Le Parlement européen a approuvé un rapport préconisant d’accorder une personnalité juridique aux robots. Pour Hubert Rodarie, directeur général délégué du groupe SMA, l’homme doit rester maître et responsable des machines qu’il conçoit ou possède.
Le Parlement Européen a approuvé il y a quelques jours un rapport présenté par la député socialiste luxembourgeoise Mady Delvaux. Celui-ci analyse les conséquences juridiques de la présence grandissante de robots dans la vie quotidienne européenne. Une mesure phare proposée dans le texte est de donner la personnalité juridique aux robots. Si plusieurs commentateurs ont réagi très négativement, ce rapport est passé plutôt inaperçu du moins en France où l’attention médiatique est concentrée sur l’élection présidentielle.
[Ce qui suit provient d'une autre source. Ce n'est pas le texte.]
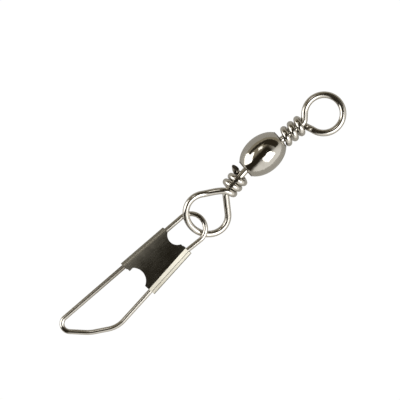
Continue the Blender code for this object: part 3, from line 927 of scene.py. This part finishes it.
class SWIVEL_OT_snap(bpy.types.Operator):
    """Makes the snap's wire"""

    bl_idname = "swivel.snap"
    bl_label = "Snap wire"

    def execute(self, context):
        snap, clasp = context.scene.swivel_snap, context.scene.swivel_clasp
        points = [Point(spot.to_3d(), 1) for spot in snap_path(snap, clasp)]
        shape = bend_wire(points, snap.wire / 2)
        close_ends(shape, snap.tip_edge)
        bmesh.ops.transform(shape, matrix=snap_frame(snap, clasp), verts=shape.verts[:])
        nickel = wire_metal(context.scene.swivel_finish)
        finished("snap_bent_wire", shape, nickel, "snap", "bright_nickel_wire", "snap_wire")
        return {"FINISHED"}


class SWIVEL_OT_clasp(bpy.types.Operator):
    """Makes the folded clasp and punches its two notches"""

    bl_idname = "swivel.clasp"
    bl_label = "Clasp"

    def execute(self, context):
        snap, clasp = context.scene.swivel_snap, context.scene.swivel_clasp
        finish = context.scene.swivel_finish
        place = snap_frame(snap, clasp)
        rolled = metal(
            "rolled_nickel_sheet", finish.sheet, finish.grime, finish.sheet_rough, object_place, ROLLED,
            rubbed=rubbed_side(snap, clasp, place),
        )
        item = finished(
            "folded_clasp", clasp_sheet(snap, clasp, place), rolled, "snap", "darkened_sheet", "snap_clasp",
        )
        sheet = item.modifiers.new("sheet", "SOLIDIFY")
        sheet.thickness = clasp.sheet
        sheet.offset = 0
        sheet.use_even_offset = True
        punches = [
            notch_punch(snap, clasp, place, 0, clasp.top_place, clasp.top_wide, clasp.top_deep),
            notch_punch(snap, clasp, place, 1, clasp.bottom_place, clasp.bottom_wide, clasp.bottom_deep),
        ]
        for punch in punches:
            cut = item.modifiers.new("notch", "BOOLEAN")
            cut.object = punch
            cut.operation = "DIFFERENCE"
        edge = item.modifiers.new("edge", "BEVEL")
        edge.width = clasp.edge
        edge.segments = EDGE_STEPS
        edge.limit_method = "ANGLE"
        edge.angle_limit = BEVELLED
        mesh = applied(item)
        for punch in punches:
            bpy.data.objects.remove(punch)
        mesh.shade_smooth()
        mesh.set_sharp_from_angle(angle=SHARP)
        return {"FINISHED"}


def matt(name, tint):
    """A dull card of this colour, which glows as if the room's light fell on it."""
    material = bpy.data.materials.new(name)
    graph = Graph(material)
    graph.show(graph.node("ShaderNodeEmission", {}, coloured(tint), 1.0))
    return material


def only_reflected(item):
    """Keeps a part of the studio out of the picture, and out of the light on the table."""
    item.visible_camera = False
    item.visible_diffuse = False
    item.visible_shadow = False


def facing(place, target):
    return Matrix.Translation(place) @ (target - place).to_track_quat("Z", "Y").to_matrix().to_4x4()


def card(screen, place, target, material):
    """A flat card in the studio that faces a point. Only reflections show it."""
    shape = bmesh.new()
    bmesh.ops.create_grid(shape, x_segments=1, y_segments=1, size=0.5)
    sized = Matrix.Diagonal((screen.wide, screen.high, 1, 1))
    bmesh.ops.transform(shape, matrix=facing(place, target) @ sized, verts=shape.verts[:])
    only_reflected(studio_piece(screen.name, shape, material))


def studio_piece(name, shape, material):
    """A part of the studio, which is stage and not object."""
    mesh = bpy.data.meshes.new(name)
    shape.to_mesh(mesh)
    shape.free()
    mesh.materials.append(material)
    item = bpy.data.objects.new(name, mesh)
    bpy.context.scene.collection.objects.link(item)
    return item


def dim_room(middle, window, boom, side):
    """The room round the table, as a globe that only reflections show: lighter towards the window, and dark
    along the camera's boom, which reaches in from one side. Each way leads out from the middle."""
    shape = bmesh.new()
    bmesh.ops.create_uvsphere(
        shape, u_segments=ROOM_STEPS, v_segments=ROOM_STEPS // 2, radius=ROOM_RADIUS,
        matrix=Matrix.Translation(middle),
    )
    material = bpy.data.materials.new("dim_room")
    graph = Graph(material)
    outward = graph.vector("NORMALIZE", graph.vector("SUBTRACT", object_place(graph), middle))
    near, along, across = [graph.vector("DOT_PRODUCT", outward, way) for way in (window, boom, side)]
    off_side = graph.maths("ABSOLUTE", across)
    shaded = (1 - graph.ramp(off_side, *BOOM_EDGE)) * graph.ramp(along, *BOOM_TIP)
    walls = graph.mix(graph.ramp(near, *WINDOW_SIDE), ROOM_WALL, WINDOW_WALL)
    tint = graph.mix(shaded, walls, BOOM_SHADE)
    graph.show(graph.node("ShaderNodeEmission", {}, tint, 1.0))
    only_reflected(studio_piece("dim_room", shape, material))


def softbox(screen, place, target, glow):
    """A softbox that looks this bright, where white is 1."""
    light = bpy.data.lights.new(screen.name, "AREA")
    light.shape = "RECTANGLE"
    light.size = screen.wide
    light.size_y = screen.high
    light.energy = glow * pi * screen.wide * screen.high
    item = bpy.data.objects.new(screen.name, light)
    item.matrix_world = facing(place, target) @ Matrix.Rotation(pi, 4, "Y")
    item.visible_camera = False
    bpy.context.scene.collection.objects.link(item)


def table_top(studio, middle):
    """A large pale table just under the object, which keeps its shadow. The camera sees it nearly white."""
    shape = bmesh.new()
    bmesh.ops.create_grid(shape, x_segments=1, y_segments=1, size=TABLE_REACH)
    bmesh.ops.translate(shape, vec=(middle.x, middle.y, -TABLE_DROP), verts=shape.verts[:])
    material = bpy.data.materials.new("white_table")
    graph = Graph(material)
    shader = graph.tree.nodes["Principled BSDF"]
    shader.inputs["Base Color"].default_value = coloured(studio.table)
    shader.inputs["Roughness"].default_value = TABLE_ROUGH
    white = graph.node("ShaderNodeEmission", {}, (1, 1, 1, 1), TABLE_WHITE)
    seen, glossy, through = graph.light_paths()
    share_of_white = seen * SEEN_WHITE + (glossy + through) * REFLECTED_WHITE
    pale = Socket(graph, shader.outputs[0])
    graph.show(graph.node("ShaderNodeMixShader", {}, share_of_white, pale, white))
    studio_piece("table", shape, material)


def surround():
    """A white world, as the camera and reflections see it, that lights the object less."""
    world = bpy.data.worlds.new("white_room")
    bpy.context.scene.world = world
    graph = Graph(world)
    camera, glossy, through = graph.light_paths()
    seen = graph.maths("MAXIMUM", graph.maths("MAXIMUM", camera, glossy), through)
    shader = graph.tree.nodes["Background"]
    shader.inputs["Color"].default_value = (1, 1, 1, 1)
    strength = seen * (1 - ROOM_LIGHT) + ROOM_LIGHT
    graph.tree.links.new(strength.link, shader.inputs["Strength"])


class SWIVEL_OT_studio(bpy.types.Operator):
    """Makes the pale table, the dim room, the softboxes, the dark cards and the camera"""

    bl_idname = "swivel.studio"
    bl_label = "Studio"

    def execute(self, context):
        studio = context.scene.swivel_studio
        low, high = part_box("barrel")
        middle = (low + high) / 2 + Vector((studio.middle_along, studio.middle_across, 0))
        right = Matrix.Rotation(-studio.roll, 3, "Z") @ Vector((1, 0, 0))
        up = Matrix.Rotation(-studio.roll, 3, "Z") @ Vector((0, 1, 0))
        turned = Matrix((right, up, Vector((0, 0, 1)))).transposed().to_4x4()

        def way(around, tilt):
            """A way from the middle: degrees round from the picture's right, and from straight above."""
            around, tilt = radians(around), radians(tilt)
            level = right * cos(around) + up * sin(around)
            return level * sin(tilt) + Vector((0, 0, cos(tilt)))

        def place_of(screen):
            return middle + way(screen.around, screen.tilt) * screen.far

        data = bpy.data.cameras.new("camera")
        data.sensor_width = SENSOR
        data.lens = SENSOR * studio.view_far / studio.view_wide
        data.clip_start = 0.01
        camera = bpy.data.objects.new("camera", data)
        camera.matrix_world = Matrix.Translation(middle + Vector((0, 0, studio.view_far))) @ turned
        context.scene.collection.objects.link(camera)
        context.scene.camera = camera

        table_top(studio, middle)
        surround()
        dim_room(middle, way(*WINDOW_WAY), way(*BOOM_WAY), way(*BOOM_SIDE_WAY))
        for screen, glow in SOFTBOXES:
            softbox(screen, place_of(screen), middle, glow)
        black = matt("black_card", BLACK_CARD)
        for screen in DARK_CARDS:
            card(screen, place_of(screen), middle, black)
        context.scene.view_settings.view_transform = "Standard"
        return {"FINISHED"}


OPERATORS = (SWIVEL_OT_barrel, SWIVEL_OT_eyes, SWIVEL_OT_snap, SWIVEL_OT_clasp, SWIVEL_OT_studio)


class SWIVEL_PT_pieces(bpy.types.Panel):
    """Lists the pieces and their sizes"""

    bl_idname = "SWIVEL_PT_pieces"
    bl_label = "Snap swivel"
    bl_space_type = "VIEW_3D"
    bl_region_type = "UI"
    bl_category = "Swivel"

    def draw(self, context):
        for group, kind in SIZES.items():
            box = self.layout.box()
            for size in kind.__annotations__:
                box.prop(getattr(context.scene, group), size)
        for operator in OPERATORS:
            self.layout.operator(operator.bl_idname)


def register():
    for group, kind in SIZES.items():
        bpy.utils.register_class(kind)
        setattr(bpy.types.Scene, group, bpy.props.PointerProperty(type=kind))
    for kind in (*OPERATORS, SWIVEL_PT_pieces):
        bpy.utils.register_class(kind)


def unregister():
    for kind in (SWIVEL_PT_pieces, *reversed(OPERATORS)):
        bpy.utils.unregister_class(kind)
    for group, kind in SIZES.items():
        delattr(bpy.types.Scene, group)
        bpy.utils.unregister_class(kind)


def main():
    register()
    bpy.ops.swivel.barrel()
    bpy.ops.swivel.eyes()
    bpy.ops.swivel.snap()
    bpy.ops.swivel.clasp()
    bpy.ops.swivel.studio()


if __name__ == "__main__":
    main()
Pourtant ce vote mérite d’être relevé. Car il peut être replacé dans un débat séculaire lié à l’apparition auprès des citoyens d’un nouvel être : la « personne morale ». Rassurez-vous, il n’est pas question de faire ici une analyse juridique détaillée mais de s’appuyer sur cette expérience pour percevoir les enjeux de la proposition Delvaux.
Rappelons que, en s’appuyant sur une pure conception démocratique, par la loi Le Chapelier, la Révolution française, supprima les corporations qui avaient la capacité juridique. Ils laissèrent le citoyen seul face à l’État qui, conformément aux conceptions de Hobbes et de Rousseau, constituait de fait la seule personne morale. Pourtant, quelques années après, la personnalité morale a été réintroduite, notamment pour les sociétés commerciales. Fiction ou réalité, les juristes se divisent sur le sujet. Mais néanmoins cette personne morale est venue s’insérer en tant que telle dans la vie quotidienne des citoyens. Elle revendique des droits et lui sont imputés des responsabilités. Aux États-Unis, la Cour Suprême lui reconnaît même toutes les protections que la Constitution accorde à ses citoyens, le récent arrêt Citizens United (2010) va au bout de cette logique en reconnaissant aux entreprises le droit de participer pleinement au débat politique.
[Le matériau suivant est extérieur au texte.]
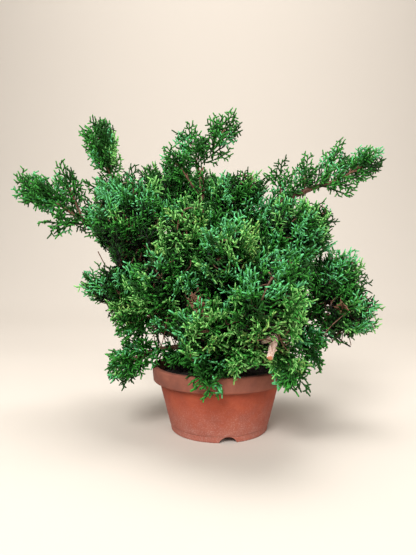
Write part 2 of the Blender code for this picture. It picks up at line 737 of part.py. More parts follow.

Au premier regard, il n’y a pas de difficultés car les personnes morales sont théoriquement contrôlées par des hommes qui en assument les actions et les évolutions. Il s’agit donc de reconnaître une certaine réalité collective, principalement dans les activités économiques, mais que le révolutionnaire français avait nié de façon excessive.
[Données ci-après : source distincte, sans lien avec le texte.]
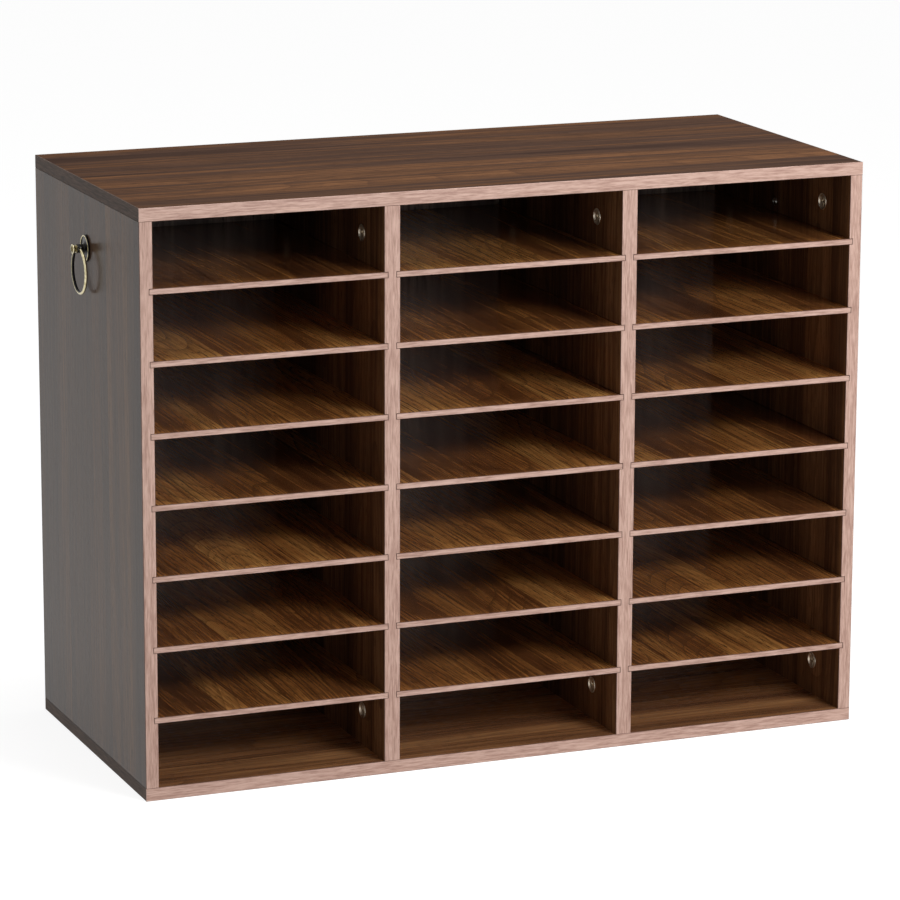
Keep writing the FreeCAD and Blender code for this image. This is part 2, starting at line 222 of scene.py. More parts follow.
def walnut_figure(tree, place, rings, fine, contrast, hair=150.0):
    """Gives the tone of the stripes, how much dark late wood lies on them, the fibres and the relief."""
    place, shift, joint = strips(tree, place, contrast)
    long_waves = cloud(tree, place, (1.6, 7.0, 30.0))
    drift = calc(tree, "MULTIPLY_ADD", long_waves, drift_reach, -0.5 * drift_reach)
    waver = calc(tree, "MULTIPLY_ADD", cloud(tree, place, (9.0, 30.0, 30.0)), waver_reach, drift)
    aside = add(tree, "CombineXYZ", {"Y": waver})
    wavy = add(tree, "VectorMath", {0: place, 1: aside}, operation="ADD")
    hill = cloud(tree, wavy, (1.1, 7.5, 41.0), detail=0.6)
    ring = calc(tree, "FRACT", calc(tree, "MULTIPLY", hill, rings))
    late = calc(tree, "MULTIPLY", calc(tree, "POWER", ring, ring_sharpness), ring_ink)
    broad = cloud(tree, wavy, (0.8, 17.0, 47.0), detail=3.0, rough=0.55)
    streak = cloud(tree, wavy, (2.6, hair, 60.0), detail=3.0, rough=0.6)
    tone = calc(tree, "MULTIPLY_ADD", streak, fine, calc(tree, "MULTIPLY_ADD", broad, 1.0 - fine, shift))
    vein = cloud(tree, wavy, (2.8, 380.0, 90.0), detail=3.0, rough=0.75)
    late = calc(tree, "MAXIMUM", late, slope(tree, vein, vein_edge, vein_core, high=vein_ink))
    late = calc(tree, "MAXIMUM", late, calc(tree, "MULTIPLY", joint, joint_ink))
    fibre = cloud(tree, place, (13.0, 820.0, 220.0), rough=0.6)
    flecks = cloud(tree, place, (70.0, 1500.0, 400.0), detail=0.0)
    pore = calc(tree, "GREATER_THAN", flecks, pore_level)
    late = calc(tree, "MAXIMUM", late, calc(tree, "MULTIPLY", pore, pore_ink))
    height = calc(tree, "SUBTRACT", calc(tree, "MULTIPLY", fibre, 0.4), pore)
    return tone, late, fibre, height


def walnut_colour(tree, figure, stripes, ink=None):
    """Colours the figure: stripes first, then the late wood, then the light and dark of the fibres."""
    tone, late, fibre, _ = figure
    darkest = stripes[0][1]
    colour = stain(tree, late, spread(tree, tone, stripes), ink or darkest)
    return stain(tree, 1.0, colour, spread(tree, fibre, fibre_greys), "MULTIPLY")


print("walnut figure ready, in strips", round(strip_width / MM), "mm wide")

# %% [markdown]
# A foiled board shows its core wherever it was sawn, grooved or drilled after
# the foil went on. The mask asks whether a point lies within 0.3 mm of one of
# the board's two faces. Painting the cut faces by hand would work too, but a
# rule in the material also reaches the groove walls that come into sight when a
# shelf is pulled out. The top board is the first to get its foil.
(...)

Pourquoi pas, car cela tombe sous le sens quand il s’agit d’entreprises familiales, locales ou agissant surtout dans le territoire d’un pays. Toutefois des difficultés surgissent lorsque la taille et la puissance des entreprises dépassent celles de nombreux pays. Et ce, d’autant plus que le rattachement des entreprises à des personnes s’affaiblit fortement entre la subordination des salariés et la responsabilité des actionnaires limitée à leur apport en capital. Il s’est donc créé progressivement des entités qui se sont détachées et autonomisées par rapport à ceux qui y participent. La nature spécifique de cette autonomie apparaît clairement notamment lorsque se pose la question de leur nationalité : celle de leurs dirigeants, de leurs actionnaires, ou celle du pays de leur siège social ? Nul ne sait trancher a priori rationnellement. Et pourtant, il a fallu le faire en Europe et aux États-Unis à l’occasion des crises bancaires à partir de 2007. Or, si les entreprises ont des pouvoirs qui dépassent ceux des simples citoyens, certaines avaient aussi des tailles bien supérieures à celles des États auxquels elles se sont rattachées par force dans la tempête. Les conséquences ont été dramatiques pour les citoyens de certains pays. Ils payent encore pour les pertes de leurs « concitoyennes » qu’ils ont dû assumer.
Cette autonomie des personnes morales impose donc de se poser les questions suivantes : comment sont définis les objectifs, comment sont exercés les pouvoirs au sein de l’entreprise ?
À ce stade, on peut analyser les modes de fonctionnement des entreprises en regardant si elles reposent sur des prises de responsabilités de dirigeants stratèges bien identifiés ou si elles se réfèrent davantage à ce que j’ai appelé dans La pente despotique de l’économie mondiale (éd. Salvator 2015) un imaginaire cybernétique. Selon cet imaginaire, l’activité des entreprises doit être organisée autour d’objectifs et d’un ensemble de procédures visant à une « auto-adaptativité » et de règles pour les créer ou les modifier et qui constituent ce que l’on appelle la gouvernance.